_Task to complete_
Output every line below without omitting or altering anything.

───── Dataset section

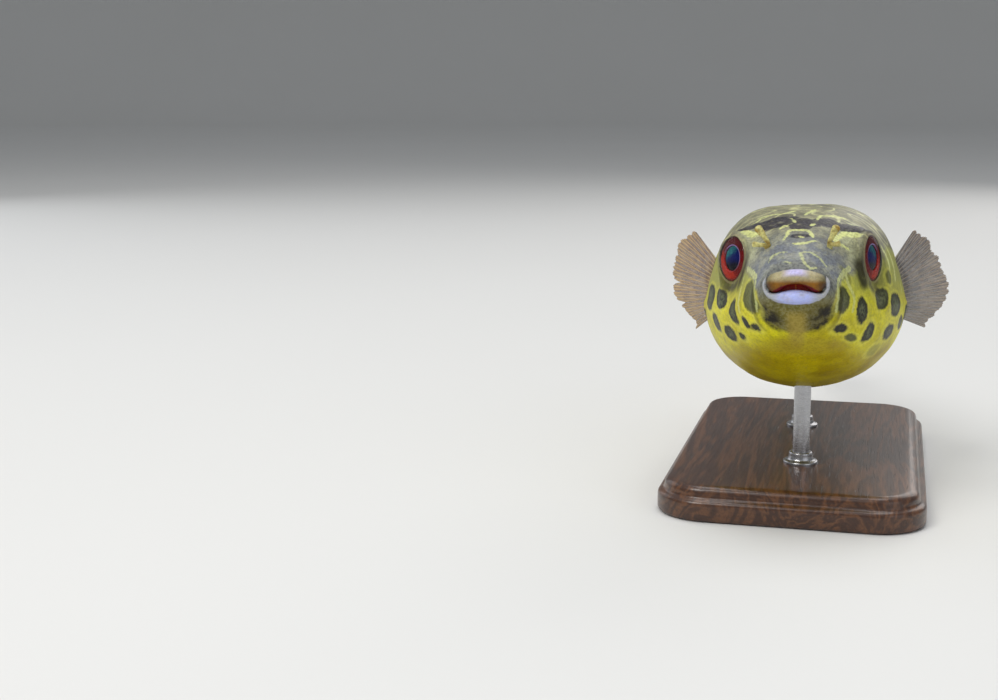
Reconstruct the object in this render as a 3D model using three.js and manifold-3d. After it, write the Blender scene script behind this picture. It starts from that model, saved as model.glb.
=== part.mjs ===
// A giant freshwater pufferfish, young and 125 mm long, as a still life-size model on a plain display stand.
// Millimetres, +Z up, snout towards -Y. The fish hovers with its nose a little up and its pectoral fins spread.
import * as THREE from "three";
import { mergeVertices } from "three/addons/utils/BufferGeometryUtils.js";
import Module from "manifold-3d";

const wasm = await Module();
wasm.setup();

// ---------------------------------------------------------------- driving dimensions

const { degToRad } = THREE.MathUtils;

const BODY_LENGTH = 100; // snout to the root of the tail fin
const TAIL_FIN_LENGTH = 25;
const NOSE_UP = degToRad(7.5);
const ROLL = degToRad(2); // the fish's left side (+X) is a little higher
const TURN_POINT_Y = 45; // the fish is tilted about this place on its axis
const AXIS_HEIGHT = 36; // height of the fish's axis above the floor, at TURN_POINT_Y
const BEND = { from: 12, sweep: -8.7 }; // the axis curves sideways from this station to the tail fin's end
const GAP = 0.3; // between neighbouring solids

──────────

_Exercise result_
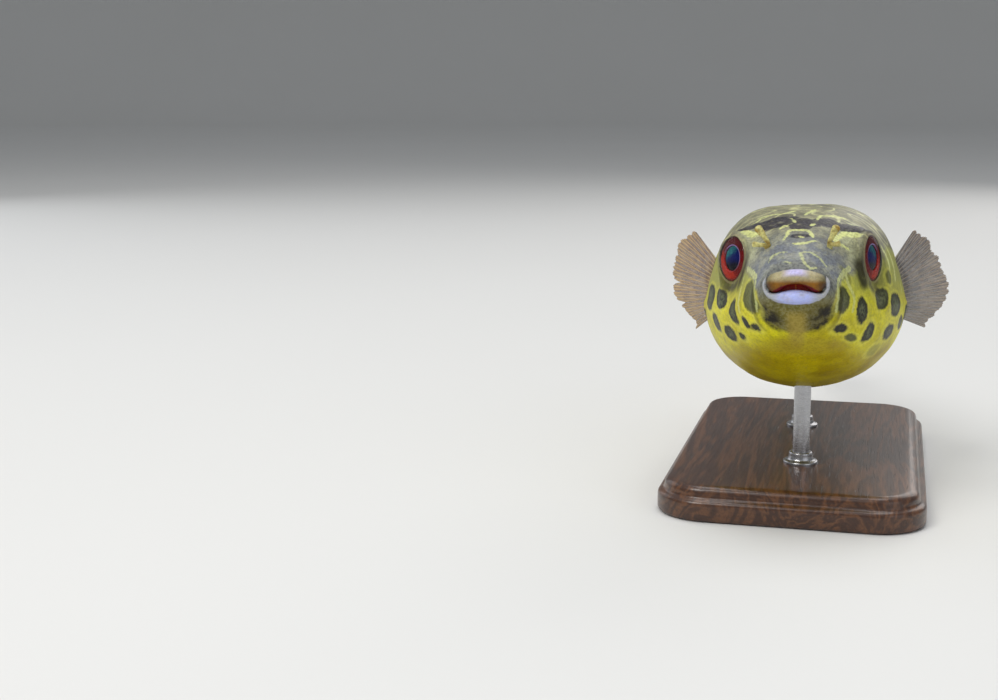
Reconstruct the object in this render as a 3D model using three.js and manifold-3d. After it, write the Blender scene script behind this picture. It starts from that model, saved as model.glb.
=== part.mjs ===
// A giant freshwater pufferfish, young and 125 mm long, as a still life-size model on a plain display stand.
// Millimetres, +Z up, snout towards -Y. The fish hovers with its nose a little up and its pectoral fins spread.
import * as THREE from "three";
import { mergeVertices } from "three/addons/utils/BufferGeometryUtils.js";
import Module from "manifold-3d";

const wasm = await Module();
wasm.setup();

// ---------------------------------------------------------------- driving dimensions

const { degToRad } = THREE.MathUtils;

const BODY_LENGTH = 100; // snout to the root of the tail fin
const TAIL_FIN_LENGTH = 25;
const NOSE_UP = degToRad(7.5);
const ROLL = degToRad(2); // the fish's left side (+X) is a little higher
const TURN_POINT_Y = 45; // the fish is tilted about this place on its axis
const AXIS_HEIGHT = 36; // height of the fish's axis above the floor, at TURN_POINT_Y
const BEND = { from: 12, sweep: -8.7 }; // the axis curves sideways from this station to the tail fin's end
const GAP = 0.3; // between neighbouring solids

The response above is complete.